Para analis mengatakan, kelesuan ini akan terus berlanjut selama para produsen, khususnya mereka yang berada di kawasan berbiaya tinggi di seluruh dunia, menunda keputusan sulit untuk menghentikan produksi.
Oleh karena itu, agak berlawanan dengan intuisi, penurunan pertumbuhan ekonomi global akibat meningkatnya ketegangan perdagangan dapat mempercepat pemulihan industri petrokimia.
Para ekonom telah memangkas perkiraan pertumbuhan PDB global mereka untuk tahun 2025 secara menyeluruh.
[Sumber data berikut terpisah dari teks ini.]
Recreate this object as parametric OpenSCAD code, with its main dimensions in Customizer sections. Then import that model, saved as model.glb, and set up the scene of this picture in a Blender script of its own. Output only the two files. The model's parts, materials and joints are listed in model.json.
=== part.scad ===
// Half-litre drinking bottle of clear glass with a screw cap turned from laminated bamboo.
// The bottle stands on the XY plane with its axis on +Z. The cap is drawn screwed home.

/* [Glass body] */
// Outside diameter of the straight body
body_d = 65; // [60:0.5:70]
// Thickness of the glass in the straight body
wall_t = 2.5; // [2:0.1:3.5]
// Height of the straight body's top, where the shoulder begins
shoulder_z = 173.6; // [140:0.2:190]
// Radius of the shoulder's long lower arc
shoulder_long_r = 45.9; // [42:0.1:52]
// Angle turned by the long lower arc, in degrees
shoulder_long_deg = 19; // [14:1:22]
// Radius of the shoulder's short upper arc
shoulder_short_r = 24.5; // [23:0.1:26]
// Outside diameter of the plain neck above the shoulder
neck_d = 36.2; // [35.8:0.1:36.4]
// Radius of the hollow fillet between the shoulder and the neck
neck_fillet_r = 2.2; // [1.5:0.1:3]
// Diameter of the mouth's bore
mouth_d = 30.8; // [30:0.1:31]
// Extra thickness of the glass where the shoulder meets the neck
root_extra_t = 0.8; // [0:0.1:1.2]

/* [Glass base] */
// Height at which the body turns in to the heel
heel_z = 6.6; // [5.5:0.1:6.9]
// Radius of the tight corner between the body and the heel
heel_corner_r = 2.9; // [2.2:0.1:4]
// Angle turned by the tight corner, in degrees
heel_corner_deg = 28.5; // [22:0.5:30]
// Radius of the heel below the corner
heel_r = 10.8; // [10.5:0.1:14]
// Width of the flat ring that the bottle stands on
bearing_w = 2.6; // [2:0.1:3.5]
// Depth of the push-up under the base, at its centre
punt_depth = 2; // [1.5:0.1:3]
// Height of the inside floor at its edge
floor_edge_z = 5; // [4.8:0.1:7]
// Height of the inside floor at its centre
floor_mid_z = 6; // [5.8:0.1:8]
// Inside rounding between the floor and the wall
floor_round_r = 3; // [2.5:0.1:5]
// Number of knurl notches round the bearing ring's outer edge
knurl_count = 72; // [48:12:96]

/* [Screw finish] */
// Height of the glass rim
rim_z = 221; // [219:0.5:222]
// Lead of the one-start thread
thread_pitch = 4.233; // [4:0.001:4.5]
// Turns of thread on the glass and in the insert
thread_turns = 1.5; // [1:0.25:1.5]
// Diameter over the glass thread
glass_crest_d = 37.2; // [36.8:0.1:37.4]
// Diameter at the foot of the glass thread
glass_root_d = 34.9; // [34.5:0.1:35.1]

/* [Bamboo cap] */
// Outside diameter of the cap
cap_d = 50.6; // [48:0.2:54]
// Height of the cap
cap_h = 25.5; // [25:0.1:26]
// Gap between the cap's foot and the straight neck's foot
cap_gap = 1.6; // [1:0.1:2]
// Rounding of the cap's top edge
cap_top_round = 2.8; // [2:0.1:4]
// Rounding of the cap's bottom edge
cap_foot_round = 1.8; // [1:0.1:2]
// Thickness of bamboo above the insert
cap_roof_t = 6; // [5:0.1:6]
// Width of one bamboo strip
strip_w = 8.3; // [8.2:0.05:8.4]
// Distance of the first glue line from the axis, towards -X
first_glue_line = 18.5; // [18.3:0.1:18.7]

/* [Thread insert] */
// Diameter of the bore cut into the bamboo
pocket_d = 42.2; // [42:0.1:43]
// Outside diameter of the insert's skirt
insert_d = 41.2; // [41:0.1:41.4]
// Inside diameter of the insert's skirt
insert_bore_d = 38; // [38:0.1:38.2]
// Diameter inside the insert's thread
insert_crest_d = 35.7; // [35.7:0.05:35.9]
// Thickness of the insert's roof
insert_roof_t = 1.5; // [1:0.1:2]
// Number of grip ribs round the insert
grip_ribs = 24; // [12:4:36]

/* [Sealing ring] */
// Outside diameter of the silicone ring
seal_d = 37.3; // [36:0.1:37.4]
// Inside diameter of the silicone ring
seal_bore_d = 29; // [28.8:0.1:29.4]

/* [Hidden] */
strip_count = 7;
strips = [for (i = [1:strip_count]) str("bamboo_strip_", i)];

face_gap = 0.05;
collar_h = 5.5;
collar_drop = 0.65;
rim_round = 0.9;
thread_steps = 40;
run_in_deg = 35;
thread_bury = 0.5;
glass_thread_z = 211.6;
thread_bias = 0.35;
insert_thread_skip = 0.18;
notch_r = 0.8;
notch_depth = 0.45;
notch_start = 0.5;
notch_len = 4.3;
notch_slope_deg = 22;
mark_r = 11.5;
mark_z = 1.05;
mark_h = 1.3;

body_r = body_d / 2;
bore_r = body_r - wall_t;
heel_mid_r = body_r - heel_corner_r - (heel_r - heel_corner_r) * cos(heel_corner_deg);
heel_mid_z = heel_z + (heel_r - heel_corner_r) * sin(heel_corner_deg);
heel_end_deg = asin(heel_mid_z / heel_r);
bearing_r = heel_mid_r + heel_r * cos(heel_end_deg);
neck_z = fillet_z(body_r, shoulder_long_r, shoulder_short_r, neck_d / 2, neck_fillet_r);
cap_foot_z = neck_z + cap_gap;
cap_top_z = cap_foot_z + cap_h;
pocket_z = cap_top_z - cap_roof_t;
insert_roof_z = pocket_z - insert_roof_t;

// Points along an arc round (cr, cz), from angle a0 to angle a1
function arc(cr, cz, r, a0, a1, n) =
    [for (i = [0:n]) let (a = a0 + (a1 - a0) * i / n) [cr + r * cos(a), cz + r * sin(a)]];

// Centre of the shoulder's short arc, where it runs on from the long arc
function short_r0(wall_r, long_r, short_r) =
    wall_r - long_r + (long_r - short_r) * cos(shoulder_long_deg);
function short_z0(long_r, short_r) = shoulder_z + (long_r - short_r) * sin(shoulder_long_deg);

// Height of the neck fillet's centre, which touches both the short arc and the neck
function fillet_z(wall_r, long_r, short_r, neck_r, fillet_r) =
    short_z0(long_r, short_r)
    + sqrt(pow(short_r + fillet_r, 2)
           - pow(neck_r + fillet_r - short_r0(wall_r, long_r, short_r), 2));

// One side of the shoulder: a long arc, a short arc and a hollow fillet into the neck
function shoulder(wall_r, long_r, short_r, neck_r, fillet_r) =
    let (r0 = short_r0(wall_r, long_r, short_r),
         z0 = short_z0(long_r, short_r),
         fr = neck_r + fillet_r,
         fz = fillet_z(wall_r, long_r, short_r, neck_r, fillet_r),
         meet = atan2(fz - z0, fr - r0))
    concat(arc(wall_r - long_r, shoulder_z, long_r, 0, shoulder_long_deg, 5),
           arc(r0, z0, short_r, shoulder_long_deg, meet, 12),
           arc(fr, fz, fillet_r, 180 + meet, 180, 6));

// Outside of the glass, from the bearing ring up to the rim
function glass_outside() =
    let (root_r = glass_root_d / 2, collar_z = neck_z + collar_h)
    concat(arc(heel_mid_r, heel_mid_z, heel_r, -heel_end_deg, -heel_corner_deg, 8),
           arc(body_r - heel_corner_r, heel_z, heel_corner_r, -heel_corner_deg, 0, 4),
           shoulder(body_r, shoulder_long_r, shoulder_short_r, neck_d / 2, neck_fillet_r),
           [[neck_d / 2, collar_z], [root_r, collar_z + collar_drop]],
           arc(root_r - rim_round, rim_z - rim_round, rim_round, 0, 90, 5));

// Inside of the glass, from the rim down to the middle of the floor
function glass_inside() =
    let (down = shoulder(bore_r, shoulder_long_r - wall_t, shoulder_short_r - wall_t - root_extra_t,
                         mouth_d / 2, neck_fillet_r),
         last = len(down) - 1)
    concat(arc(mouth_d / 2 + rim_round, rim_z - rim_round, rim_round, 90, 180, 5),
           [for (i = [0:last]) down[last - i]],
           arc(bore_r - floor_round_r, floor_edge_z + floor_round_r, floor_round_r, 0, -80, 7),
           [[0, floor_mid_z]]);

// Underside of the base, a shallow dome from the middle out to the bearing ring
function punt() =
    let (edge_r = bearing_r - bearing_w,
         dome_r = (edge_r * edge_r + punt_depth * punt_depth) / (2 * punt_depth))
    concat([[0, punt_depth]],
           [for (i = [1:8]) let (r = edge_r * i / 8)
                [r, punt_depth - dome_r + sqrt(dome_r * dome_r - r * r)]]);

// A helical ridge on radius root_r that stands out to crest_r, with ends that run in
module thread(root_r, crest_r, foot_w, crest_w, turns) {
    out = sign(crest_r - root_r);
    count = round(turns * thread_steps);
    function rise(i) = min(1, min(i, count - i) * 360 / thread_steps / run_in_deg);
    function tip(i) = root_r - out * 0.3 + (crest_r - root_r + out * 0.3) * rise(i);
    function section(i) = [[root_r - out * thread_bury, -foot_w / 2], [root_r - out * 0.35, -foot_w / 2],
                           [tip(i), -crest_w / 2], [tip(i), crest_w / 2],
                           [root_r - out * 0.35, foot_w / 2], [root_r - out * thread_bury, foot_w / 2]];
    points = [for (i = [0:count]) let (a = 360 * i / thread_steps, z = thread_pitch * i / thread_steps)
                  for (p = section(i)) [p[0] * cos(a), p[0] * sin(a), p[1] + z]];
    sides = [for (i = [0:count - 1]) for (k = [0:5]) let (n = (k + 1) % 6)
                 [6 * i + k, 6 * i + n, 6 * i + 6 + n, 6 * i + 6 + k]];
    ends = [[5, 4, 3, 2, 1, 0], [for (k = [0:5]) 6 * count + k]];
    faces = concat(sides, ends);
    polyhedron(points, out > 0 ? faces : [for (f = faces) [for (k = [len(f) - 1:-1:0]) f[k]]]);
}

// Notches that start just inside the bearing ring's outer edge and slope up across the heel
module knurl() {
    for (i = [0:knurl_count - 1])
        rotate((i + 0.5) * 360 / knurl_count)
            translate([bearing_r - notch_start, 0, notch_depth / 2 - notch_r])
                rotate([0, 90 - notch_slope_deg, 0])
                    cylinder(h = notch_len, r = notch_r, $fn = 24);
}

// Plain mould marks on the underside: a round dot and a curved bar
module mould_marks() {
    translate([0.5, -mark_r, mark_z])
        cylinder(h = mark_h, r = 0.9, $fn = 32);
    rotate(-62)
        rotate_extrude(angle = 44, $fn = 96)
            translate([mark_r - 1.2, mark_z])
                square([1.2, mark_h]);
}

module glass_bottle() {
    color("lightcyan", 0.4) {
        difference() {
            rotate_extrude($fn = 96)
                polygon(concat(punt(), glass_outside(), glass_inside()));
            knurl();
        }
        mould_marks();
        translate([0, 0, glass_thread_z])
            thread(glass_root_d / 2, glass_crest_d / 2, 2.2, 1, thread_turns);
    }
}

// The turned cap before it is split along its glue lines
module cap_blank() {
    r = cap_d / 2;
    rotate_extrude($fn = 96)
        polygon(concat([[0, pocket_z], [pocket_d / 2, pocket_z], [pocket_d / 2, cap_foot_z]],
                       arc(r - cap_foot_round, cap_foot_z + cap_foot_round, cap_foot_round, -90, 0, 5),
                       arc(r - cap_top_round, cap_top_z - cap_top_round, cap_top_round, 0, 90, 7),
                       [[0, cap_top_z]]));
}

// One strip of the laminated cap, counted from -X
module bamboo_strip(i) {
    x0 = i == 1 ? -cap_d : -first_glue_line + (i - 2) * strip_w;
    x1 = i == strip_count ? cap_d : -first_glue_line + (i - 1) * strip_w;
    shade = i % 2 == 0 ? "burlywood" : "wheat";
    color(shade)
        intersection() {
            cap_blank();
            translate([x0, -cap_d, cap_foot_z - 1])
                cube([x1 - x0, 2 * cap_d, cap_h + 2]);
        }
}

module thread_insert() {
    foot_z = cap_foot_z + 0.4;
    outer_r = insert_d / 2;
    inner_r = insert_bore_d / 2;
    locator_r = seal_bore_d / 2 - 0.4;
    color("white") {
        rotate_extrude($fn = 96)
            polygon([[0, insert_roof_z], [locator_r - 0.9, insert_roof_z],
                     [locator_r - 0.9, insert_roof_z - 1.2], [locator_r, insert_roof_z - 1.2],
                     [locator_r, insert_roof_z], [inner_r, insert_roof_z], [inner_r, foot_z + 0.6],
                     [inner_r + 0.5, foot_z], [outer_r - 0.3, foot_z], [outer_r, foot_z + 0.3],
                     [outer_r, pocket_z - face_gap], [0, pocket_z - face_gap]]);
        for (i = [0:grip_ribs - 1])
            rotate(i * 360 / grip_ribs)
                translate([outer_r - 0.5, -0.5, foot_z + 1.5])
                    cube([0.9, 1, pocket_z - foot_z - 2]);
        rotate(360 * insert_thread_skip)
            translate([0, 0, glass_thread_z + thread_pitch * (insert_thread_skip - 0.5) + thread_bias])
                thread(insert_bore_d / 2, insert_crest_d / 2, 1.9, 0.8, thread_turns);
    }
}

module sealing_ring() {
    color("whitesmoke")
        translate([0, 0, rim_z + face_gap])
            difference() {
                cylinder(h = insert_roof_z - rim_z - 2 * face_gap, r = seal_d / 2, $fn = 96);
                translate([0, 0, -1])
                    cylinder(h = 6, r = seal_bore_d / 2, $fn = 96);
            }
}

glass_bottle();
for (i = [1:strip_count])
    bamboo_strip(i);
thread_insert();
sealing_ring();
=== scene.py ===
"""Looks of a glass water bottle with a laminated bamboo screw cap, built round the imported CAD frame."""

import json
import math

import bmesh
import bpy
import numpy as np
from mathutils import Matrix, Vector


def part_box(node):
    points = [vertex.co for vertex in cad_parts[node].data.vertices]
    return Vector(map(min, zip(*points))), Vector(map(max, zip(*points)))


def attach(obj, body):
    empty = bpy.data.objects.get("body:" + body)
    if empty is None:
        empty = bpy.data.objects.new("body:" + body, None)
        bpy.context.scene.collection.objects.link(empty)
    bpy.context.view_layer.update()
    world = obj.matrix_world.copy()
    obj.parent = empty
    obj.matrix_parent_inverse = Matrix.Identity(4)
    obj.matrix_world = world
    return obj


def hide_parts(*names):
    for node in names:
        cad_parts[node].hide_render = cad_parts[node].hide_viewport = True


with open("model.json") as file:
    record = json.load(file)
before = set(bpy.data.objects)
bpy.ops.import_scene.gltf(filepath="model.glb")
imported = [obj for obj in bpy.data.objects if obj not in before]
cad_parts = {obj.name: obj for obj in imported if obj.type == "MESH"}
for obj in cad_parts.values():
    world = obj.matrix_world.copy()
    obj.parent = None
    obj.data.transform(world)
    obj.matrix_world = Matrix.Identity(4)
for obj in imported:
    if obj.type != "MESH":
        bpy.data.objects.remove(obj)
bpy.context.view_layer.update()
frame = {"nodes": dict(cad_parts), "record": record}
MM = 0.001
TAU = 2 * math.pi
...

Ekonomi AS, yang merupakan ekonomi terbesar di dunia, menyusut 0,3 persen pada kuartal pertama.
“Resesi memungkinkan industri untuk memilah sisi pasokan, dengan semua pabrik tersebut bertahan meskipun mengalami kerugian, akhirnya menyerah dan menghentikan produksi,” kata Yousef Husseini, direktur penelitian ekuitas kimia di EFG Hermes di Kairo.
Saudi Basic Industries Corp (Sabic), produsen bahan kimia terbesar ketujuh di dunia berdasarkan penjualan, membukukan kerugian bersih sebesar $323 juta dalam tiga bulan hingga 31 Maret, dibandingkan dengan laba hampir $70 juta pada periode tahun sebelumnya.
Pabrik-pabrik berbiaya tinggi di Eropa dan Asia Timur kemungkinan besar akan ditutup terlebih dahulu. Penutupan pabrik telah menghilangkan sekitar 4 juta hingga 5 juta ton produksi polietilena dan polipropilena tahunan, dua produk petrokimia teratas.
Namun, kapasitas produksi tahunan masih tumbuh rata-rata 7 juta ton per tahun sementara pertumbuhan permintaan rata-rata hanya sekitar setengahnya.
Bahkan dengan penutupan ini, kelebihan pasokan kemungkinan akan tetap ada kecuali lebih banyak pabrik ditutup.
“Anda perlu melihat penutupan dalam skala besar, yang hanya akan terjadi dalam resesi global,” kata Husseini.
“Sektor ini tidak mungkin membaik setidaknya hingga tahun 2027 karena, apa pun yang terjadi pada sisi permintaan, sisi penawaranlah yang menjadi masalah.”
Produk petrokimia sebagian besar dibuat dari minyak dan gas, sehingga cenderung mengikuti harga minyak mentah. Minyak mentah Brent turun hampir 13 persen tahun ini, meskipun telah pulih dari level terendah dalam empat tahun pada awal Mei hingga diperdagangkan pada harga sekitar $65 per barel.
“Jika harga minyak jatuh ke level $50-an dalam jangka waktu yang lama, pasar petrokimia akan kembali pulih dengan cepat,” kata Oliver Connor, direktur penelitian ekuitas energi di Citigroup di London.
“Namun, OPEC tampaknya mengendalikan harga minyak. Arab Saudi tampaknya senang mengelola harga di kisaran $60-an sehingga kecil kemungkinan kita akan terjebak dalam skenario harga minyak yang sangat buruk di kisaran $50-an untuk jangka waktu yang berkelanjutan.”
Tanpa peningkatan permintaan, akan terjadi penutupan pabrik yang lebih luas di antara produsen dengan biaya tinggi di seluruh dunia, kata Connor.
“Investor kesulitan memperkirakan kapan pendapatan sektor ini akan pulih,” katanya.
“Belum ada konsolidasi yang meluas atau penghentian aset, meskipun perusahaan lebih terbuka dalam mengambil keputusan strategis yang diperlukan untuk memulihkan margin industri.”
Untuk saat ini, pasar akan tetap kelebihan pasokan dan itu akan membebani harga dan margin produk, kata Connor.
Perusahaan petrokimia Arab Saudi dan AS memiliki biaya produksi terendah, sebagian besar berkat bahan baku yang lebih murah.
Dengan demikian, produsen Saudi selalu dapat menjual produk mereka, kata Husseini, karena mereka dapat mengalahkan pesaing yang mengenakan biaya lebih tinggi.
“Saya tidak khawatir tentang volume dan pemanfaatan pabrik,” kata Conor tentang produsen ini.